In Yiddish, the goblins refer to humans using the same terms that Jews in the Middle Ages often used among themselves to refer to non-Jews. “There was this tradition in the Middle Ages of Jews speaking Hebrew so the non-Jews wouldn’t understand what they were saying,” said Viswanath. “They couldn’t speak in Yiddish because it was too close to German, so there is this tradition of Jews in the presence of a non-Jew who didn’t understand Hebrew saying, ‘der adon is meyvin kol dibbur,’ meaning ‘watch out, this guy understands Yiddish.’” Thus, where medieval Jews might refer to non-Jews with the Hebrew word adon, the goblins refer to humans as adon. “I wanted to reflect that insularity in a very subtle way.”

The Goblins of Harry Potter un der filosofisher shteynin other words, are a persecuted minority living in something akin to a religious ghetto, as we know from Professor Binns, subject to periodic pogroms. I thought this very much in alignment with Professor Groves’ Marxist interpretation of their role as that of artisans rather than industrial manufacturers and my Perennialist reading of them as sacred artists working contra mundum.

Again, read the whole Tablet piece and, if you have a moment, listen to this interview with the translator — and then let us know what you think of Viswanath’s choices about how to portray the Grongotts bankers and craftsmen in the comment boxes below.






  1. i applaud you and Beatrice

  2. Nick Jeffery says

    One of the real pleasures of research is answering questions I had not considered before. In this case Beatrice Groves asked me if it was possible to know how well the Yiddish edition had sold.

    The first edition sold out within 48hrs:

    2nd edition first printing sold out within one month of pre-order:

  3. Thank you for this John & Nick (and for your comment Anon – much appreciated!). I was delighted to find out about Arun Viswanath’s translation – and the fascinating creative choices he made – and it is very pleasing, Nick, to discover that it has been been rewarded with such a successful book!

  4. Debby Downer here to note that these were very small print runs of one thousand books. I have no doubts that selling two thousand books in Yiddish is a lot but I wonder how many of the buyers were Harry Potter book collectors, whose number I expect may be over one thousand.

    I can testify, however, to the utility of such translations in learning neglected-if-not-quite-dead languages. I used the Latin version of Harry Potter and the Philosopher’s Stone in my classrooms for schoolers and unschoolers back in the day and student enthusiasm for learning about passive periphrastic, indirect discourse, and sequence of tenses was off the chart if understanding those ideas made grasping their favorite book in a different language easier.

    I’ve heard, too, that the Latin edition of the book has outsold every book ever written in Latin ever, i.e., that there are more copies of Harrius Potter than of the Aeneid or The Gallic Wars. I find that hard to believe — how does one calculate how many copies of The Consolation of Philosophy have sold across the centuries? — but that it is a credible rumor speaks to the translation’s popularity.

  5. David Llewellyn Dodds says

    Thank you for this!

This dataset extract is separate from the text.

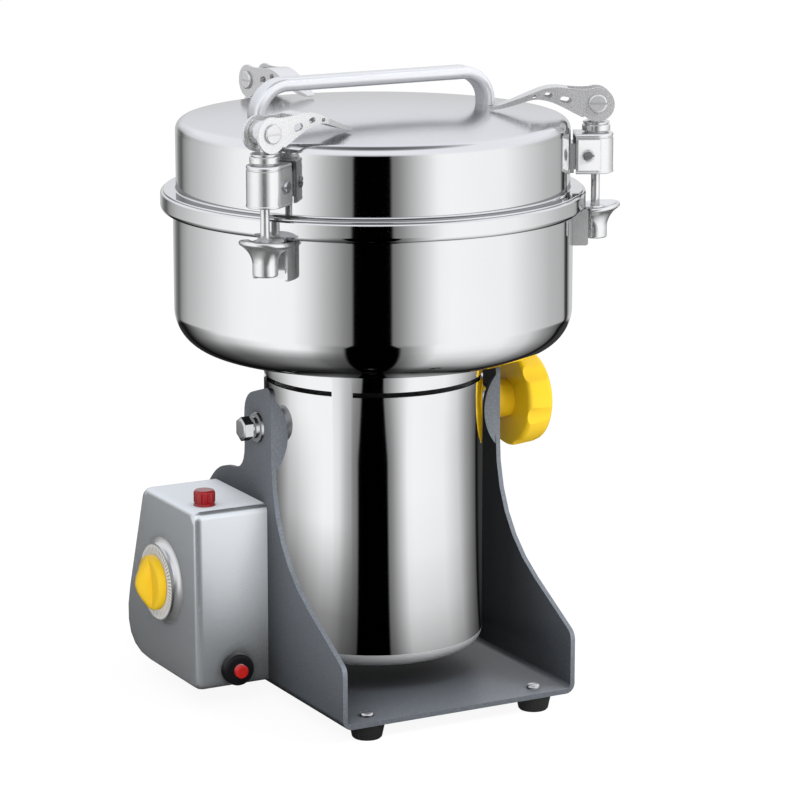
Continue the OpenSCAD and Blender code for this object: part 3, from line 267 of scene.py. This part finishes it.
# Pieces that polished steel doesn't mirror, since it shows only the bright studio
PLAIN_NEIGHBOURS = (
    "stand_frame", "control_box", "box_screws", "pivot_fasteners", "timer_bezel", "dial_plate",
    "timer_body", "timer_shaft", "timer_knob", "lamp_lens", "lamp_body", "cutout_body",
    "reset_button", "cord_bush",
)
FINISH = {
    "stand_frame": "paint", "feet": "rubber", "foot_screws": "zinc", "pivot_fasteners": "zinc",
    "control_box": "box", "box_screws": "zinc", "timer_bezel": "bezel", "dial_plate": "dial",
    "timer_body": "inner", "lamp_lens": "lamp", "lamp_body": "inner", "cutout_body": "black",
    "cord_bush": "rubber", "timer_knob": "yellow", "timer_shaft": "zinc", "reset_button": "red",
    "lock_knob": "yellow", "lock_stud": "zinc", "bowl": "steel", "bowl_flange": "steel",
    "motor_tube": "steel", "tube_base": "cap", "stator": "lamination", "bearings": "zinc",
    "upper_shield": "cast", "lower_shield": "cast", "brush_gear": "copper",
    "rim_gasket": "silicone", "shaft_seal": "rubber", "flange_screws": "zinc",
    "trunnions": "zinc", "catches": "latch", "shaft": "blade", "rotor_core": "lamination",
    "commutator": "copper", "cooling_fan": "inner", "lower_blade": "blade",
    "upper_blade": "blade", "blade_spacer": "blade", "blade_nut": "blade", "lid_shell": "steel",
    "handle": "satin", "handle_screws": "zinc", "latch_mounts": "latch", "swing_screws": "zinc",
}
for latch in LATCHES:
    FINISH.update({latch + "_housing": "latch", latch + "_rod": "latch", latch + "_pin": "pin",
                   latch + "_claw": "latch", latch + "_lever": "lever"})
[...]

Delightful to know – and to read such an enjoyable article and listen to such an enjoyable interview! (Fascinating to read that Olniansky have also published a Yiddish translation of The Hobbit.)

    What a tantalizing article, too though… Just what did he do with “I am Lord Voldemort” and Tom Riddle’s name?

    Among the vivid details in both, and with Arun Viswanath’s description of searching the corpus of Yiddish texts for references to the word for magic’ in context, I am also tantalized that Yiddish folklore and the ‘magical’ matter of, e.g., some of Isaac Bashevis Singer’s historical fiction was not given explicit attention. Surely there’s some interesting scholarly work to be done, here.

    I am glad to see that it is being reprinted – I can imagine class-sets would be useful for Yiddish learners… and, for that matter, an audiobook!

  6. David Llewellyn Dodds says

    I now see that Arun (“Arele”) Schaechter Viswanath has read the whole first chapter, which is uploaded on the League for Yiddish channel at YouTube as “Harry Potter – Excerpt in Yiddish”. There are also at least four (as far as I have sampled them) lively and delightful interviews with/talks by him on the UConnJUDS, Berkeley Center for Jewish Studies, University of Michigan College of Literature, Science and the Arts, and City Congregation NYC channels with at least the first three including the Song of the Sorting Hat from chapter seven (the first comparing and showing text and translation).